论文链接:Enhancing 3D Object Detection with 2D Detection-Guided Query Anchors
代码链接:https://github.com/nullmax-vision/QAF2D
会议/期刊:CVPR2024
Nullmax挂了名字的论文,我对nullmax还比较知晓。
我们来简单看看。
1、性能提升

看结果是有提升。
看看摘要。
2、abstract
从2D检测中推荐3D query,StreamPETR 的RPN 头的TopK也是这个意思啊
Multi-camera-based 3D object detection has made notable progress in the past several years. However, we observe that there are cases (e.g. faraway regions) in which popular 2D object detectors are more reliable than stateof-the-art 3D detectors.

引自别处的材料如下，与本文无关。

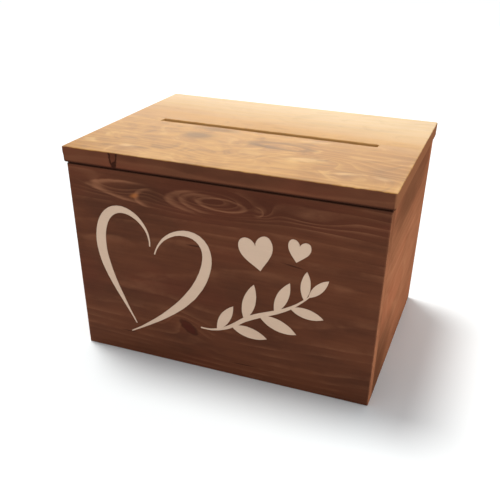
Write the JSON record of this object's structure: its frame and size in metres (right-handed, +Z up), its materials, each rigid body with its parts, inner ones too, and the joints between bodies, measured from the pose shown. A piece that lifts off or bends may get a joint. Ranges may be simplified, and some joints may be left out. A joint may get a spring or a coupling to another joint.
{
  "type": "wedding card box",
  "caption": "Stained pine card box with a hinged honey-toned lid, a long card slot across the lid, back butt hinges and a painted heart-and-leaf motif on the front.",
  "frame": {"origin": "on the table under the middle of the whole object's footprint", "axes": "+Z up, -Y towards the decorated front, +X to the right seen from the front"},
  "size_m": [0.37, 0.2858, 0.2548],
  "materials": {
    "stained_pine_face": "walnut-stained pine, satin",
    "stained_pine_side": "walnut-stained pine, satin",
    "honey_pine_lid": "honey-toned pine top with walnut-stained edges, satin",
    "plywood": "stained plywood, matte",
    "brass": "lacquered brass",
    "steel": "bright steel wire",
    "cream_paint": "thin cream paint film, matte"
  },
  "bodies": {
    "box": {"front_panel": "stained_pine_face", "back_panel": "stained_pine_face", "left_side_panel": "stained_pine_side", "right_side_panel": "stained_pine_side", "base_panel": "plywood", "left_hinge_box_leaf": "brass", "left_hinge_pin": "brass", "right_hinge_box_leaf": "brass", "right_hinge_pin": "brass", "left_hinge_box_screw_1": "brass", "left_hinge_box_screw_2": "brass", "left_hinge_box_screw_3": "brass", "right_hinge_box_screw_1": "brass", "right_hinge_box_screw_2": "brass", "right_hinge_box_screw_3": "brass", "front_left_corner_brad_1": "steel", "front_left_corner_brad_2": "steel", "front_left_corner_brad_3": "steel", "front_left_base_brad": "steel", "front_right_corner_brad_1": "steel", "front_right_corner_brad_2": "steel", "front_right_corner_brad_3": "steel", "front_right_base_brad": "steel", "back_left_corner_brad_1": "steel", "back_left_corner_brad_2": "steel", "back_left_corner_brad_3": "steel", "back_left_base_brad": "steel", "back_right_corner_brad_1": "steel", "back_right_corner_brad_2": "steel", "back_right_corner_brad_3": "steel", "back_right_base_brad": "steel", "left_wall_base_brad_1": "steel", "left_wall_base_brad_2": "steel", "right_wall_base_brad_1": "steel", "right_wall_base_brad_2": "steel", "motif_heart_left_stroke": "cream_paint", "motif_heart_right_stroke": "cream_paint", "motif_branch": "cream_paint", "motif_large_solid_heart": "cream_paint", "motif_small_solid_heart": "cream_paint"},
    "lid": {"lid_board": "honey_pine_lid", "left_hinge_lid_leaf": "brass", "right_hinge_lid_leaf": "brass", "left_hinge_lid_screw_1": "brass", "left_hinge_lid_screw_2": "brass", "left_hinge_lid_screw_3": "brass", "right_hinge_lid_screw_1": "brass", "right_hinge_lid_screw_2": "brass", "right_hinge_lid_screw_3": "brass"}
  },
  "joints": [
    {"name": "lid_hinge", "type": "hinge", "parent": "box", "child": "lid", "pos_m": [0, 0.14015, 0.2364], "axis": [-1, 0, 0], "range_deg": [0, 180]}
  ]
}
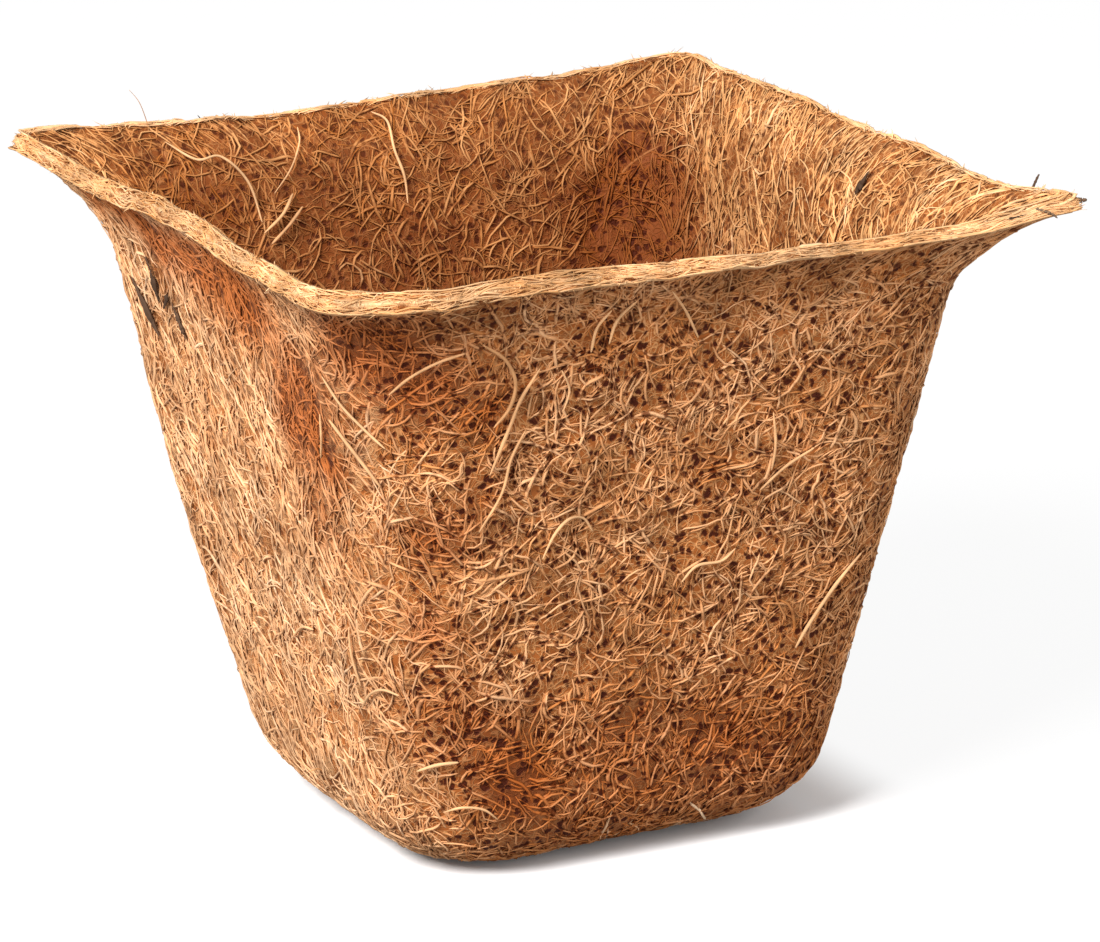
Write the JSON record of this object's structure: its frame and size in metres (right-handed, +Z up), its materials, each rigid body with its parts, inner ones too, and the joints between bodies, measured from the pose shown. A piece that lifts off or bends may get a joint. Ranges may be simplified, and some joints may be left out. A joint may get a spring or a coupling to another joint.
{
  "type": "coir plant pot",
  "caption": "Square tapered plant pot pressed from coconut fibre felt, open at the top, with a bell mouth drawn out into thin corner ears, loose fibres and husk slivers on its walls.",
  "frame": {"origin": "centre of the floor's underside, on the surface that the pot stands on", "axes": "+Z up out of the mouth; the sides of the square brim face X and Y; the blunt corner of the brim is at -X -Y"},
  "size_m": [0.1, 0.1, 0.0847],
  "materials": {
    "coir_felt": "matte",
    "coir_fibre": "matte",
    "husk": "matte"
  },
  "bodies": {
    "root": {"felt_pot": "coir_felt", "inner_curl_fibre": "coir_fibre", "inner_twin_fibre_upper": "coir_fibre", "inner_twin_fibre_lower": "coir_fibre", "inner_left_strand": "coir_fibre", "inner_back_strand": "coir_fibre", "front_cross_fibre": "coir_fibre", "front_bundle_fibre": "coir_fibre", "front_sweep_fibre_upper": "coir_fibre", "front_sweep_fibre_lower": "coir_fibre", "front_upright_fibre_left": "coir_fibre", "front_rim_fibre_left": "coir_fibre", "front_rim_fibre_middle": "coir_fibre", "front_rim_fibre_right": "coir_fibre", "front_hook_fibre": "coir_fibre", "front_middle_fibre": "coir_fibre", "front_upright_fibre_right": "coir_fibre", "front_slant_fibre": "coir_fibre", "front_right_fibre": "coir_fibre", "corner_fibre_upper": "coir_fibre", "corner_fibre_middle": "coir_fibre", "left_upright_fibre_upper": "coir_fibre", "left_upright_fibre_lower": "coir_fibre", "left_short_fibre": "coir_fibre", "foot_arc_fibre": "coir_fibre", "foot_star_fibre": "coir_fibre", "foot_edge_fibre": "coir_fibre", "husk_sliver_long": "husk", "husk_sliver_forked": "husk", "husk_sliver_prong": "husk", "husk_sliver_short": "husk", "inner_husk_sliver": "husk"}
  },
  "joints": []
}
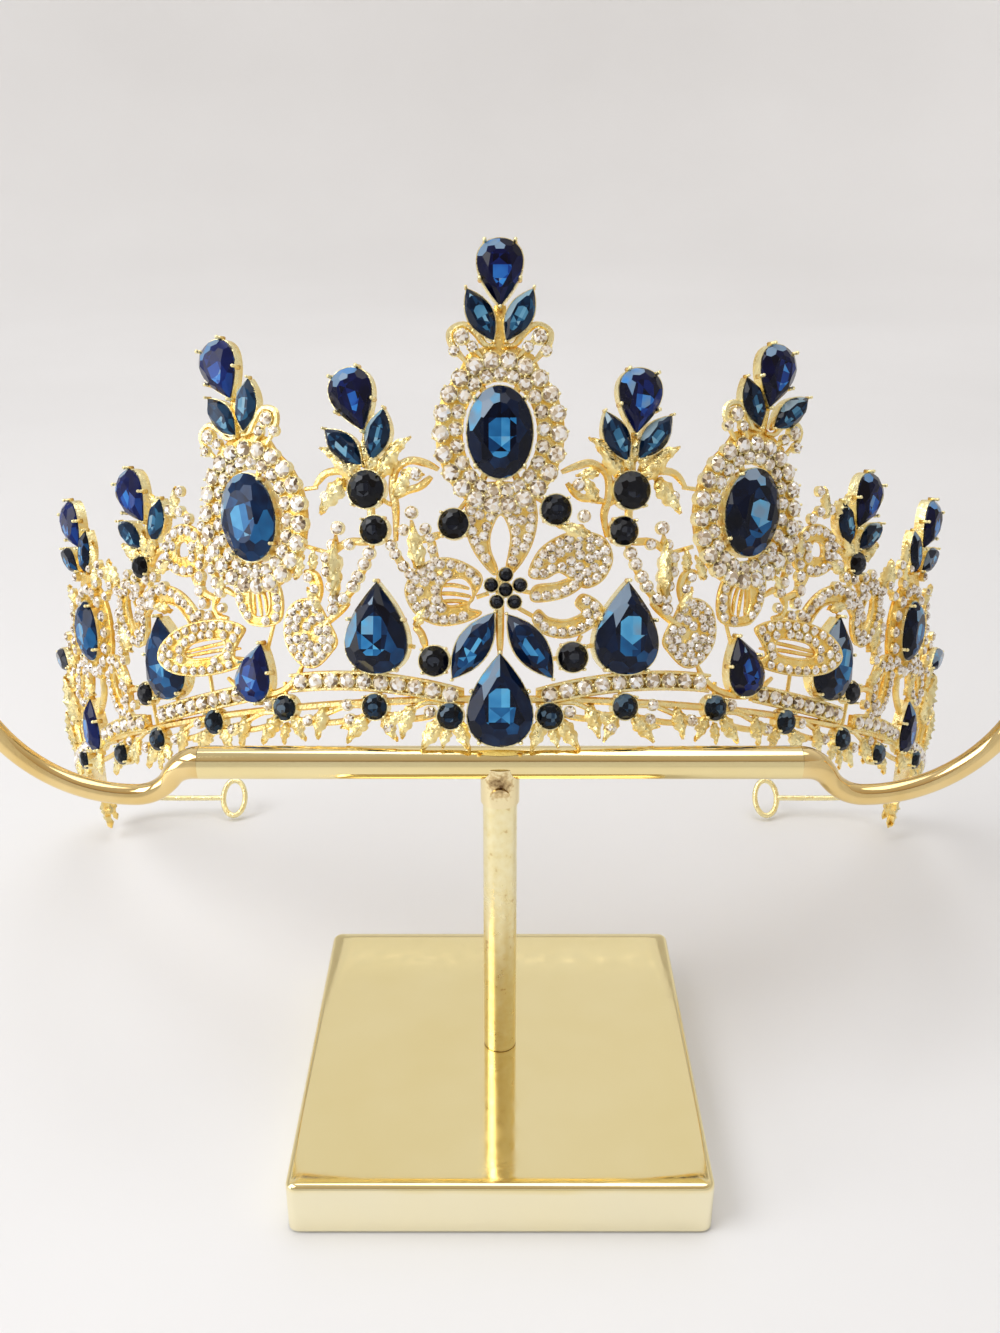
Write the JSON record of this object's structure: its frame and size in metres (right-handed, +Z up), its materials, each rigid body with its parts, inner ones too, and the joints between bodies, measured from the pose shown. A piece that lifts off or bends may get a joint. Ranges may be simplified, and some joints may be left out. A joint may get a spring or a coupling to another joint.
{
  "type": "crystal tiara on a T-bar display stand",
  "caption": "Pierced gold-coloured tiara with blue faceted stones and clear halos, leaning on a T-bar display stand with a square plate.",
  "frame": {"origin": "middle of the underside of the whole: the floor under stand and tiara", "axes": "+Z up, -Y the side that the tiara faces, +X to the right of someone who looks at its front"},
  "size_m": [0.1872, 0.1282, 0.1381],
  "materials": {
    "gold_casting": "polished",
    "stand_metal": "mirror",
    "blue_stone": "faceted, foil-backed",
    "black_stone": "faceted",
    "clear_stone": "faceted, foil-backed"
  },
  "bodies": {
    "root": {"base_plate": "stand_metal", "post": "stand_metal", "post_collar": "stand_metal", "cross_bar": "stand_metal", "arm_left": "stand_metal", "arm_right": "stand_metal", "frame": "gold_casting", "peak_pear_c": "blue_stone", "crest_leaf_cl": "blue_stone", "crest_leaf_cr": "blue_stone", "oval_c": "blue_stone", "drop_leaf_l": "blue_stone", "drop_leaf_r": "blue_stone", "drop_pear_c": "blue_stone", "peak_pear_l1": "blue_stone", "crest_leaf_l1_out": "blue_stone", "crest_leaf_l1_in": "blue_stone", "big_pear_l1": "blue_stone", "peak_pear_r1": "blue_stone", "crest_leaf_r1_in": "blue_stone", "crest_leaf_r1_out": "blue_stone", "big_pear_r1": "blue_stone", "peak_pear_l2": "blue_stone", "crest_leaf_l2_out": "blue_stone", "crest_leaf_l2_in": "blue_stone", "oval_l2": "blue_stone", "small_pear_l2": "blue_stone", "peak_pear_r2": "blue_stone", "crest_leaf_r2_in": "blue_stone", "crest_leaf_r2_out": "blue_stone", "oval_r2": "blue_stone", "small_pear_r2": "blue_stone", "peak_pear_l3": "blue_stone", "crest_leaf_l3_out": "blue_stone", "crest_leaf_l3_in": "blue_stone", "big_pear_l3": "blue_stone", "peak_pear_r3": "blue_stone", "crest_leaf_r3_in": "blue_stone", "crest_leaf_r3_out": "blue_stone", "big_pear_r3": "blue_stone", "peak_pear_l4": "blue_stone", "oval_l4": "blue_stone", "small_pear_l4": "blue_stone", "peak_pear_r4": "blue_stone", "oval_r4": "blue_stone", "small_pear_r4": "blue_stone", "side_leaves_left": "blue_stone", "side_leaves_right": "blue_stone", "upper_rounds": "black_stone", "band_rounds": "black_stone", "flower_stones": "black_stone", "halo_stones_c": "clear_stone", "halo_stones_l": "clear_stone", "halo_stones_r": "clear_stone", "row_stones": "clear_stone"}
  },
  "joints": []
}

In this paper, to improve the performance of query-based 3D object detectors, we present a novel query generating approach termed QAF2D, which infers 3D query anchors from 2D detection results. A 2D bounding box of an object in an image is lifted to a set of 3D anchors by associating each sampled point within the box with depth, yaw angle, and size candidates. Then, the validity of each 3D anchor is verified by comparing its projection in the image with its corresponding 2D box, and only valid anchors are kept and used to construct queries. The class information ofthe 2D bounding box associated with each query is also utilized to match the predicted boxes with ground truth for the set-based loss. The image feature extraction backbone is shared between the 3D detector and 2D detector by adding a small number of prompt parameters. We integrate QAF2D into three popular query-based 3D object detectors and carry out comprehensive evaluations on the nuScenes dataset.

3、论文主要贡献
个人觉得,这个工程实践中,主动集成进入StreamPETR、SparseBEV 和 BEVFormer,是比较好的,对大家也是一个不错的代码范本。
The contributions of our paper are summarized as follows:
• We propose to generate 3D query anchors from 2D bounding boxes so that the results of the more reliable 2D detector can be directly used to improve the 3D detection performance.
• We share the image feature extraction backbone between the 3D and 2D detectors by visual prompts for efficiency and successfully train the network in two stages.
• Consistent performance improvement is achieved on the nuScenes dataset when the proposed QAF2D is integrated into three query-based 3D object detectors, and it shows the effectiveness and generalization ability of our proposed approach.
4、 思路

思路的局限性,作者自己说的:
提出从二维框生成三维查询锚点,以便利用更可靠的二维检测结果来提升三维检测器的性能。为了在保持三维检测器性能的前提下,实现二维和三维检测器之间图像特征骨干网络的共享,我们设计了一种结合视觉提示的两阶段优化方法。
局限性在于,三维检测结果依赖于二维检测器的质量(尽管对其并不敏感)。如果二维检测器漏检了某个目标,基于查询的三维检测器就很难恢复该漏检目标。
同时,将我们方法生成的三维锚点与随机锚点直接结合,并不能产生显著改进 。我们将在未来的工作中研究如何实现这两种锚点之间的协同作用。

非常干净的论文,适合作为练手。StreamPETR本身也是很干净的项目。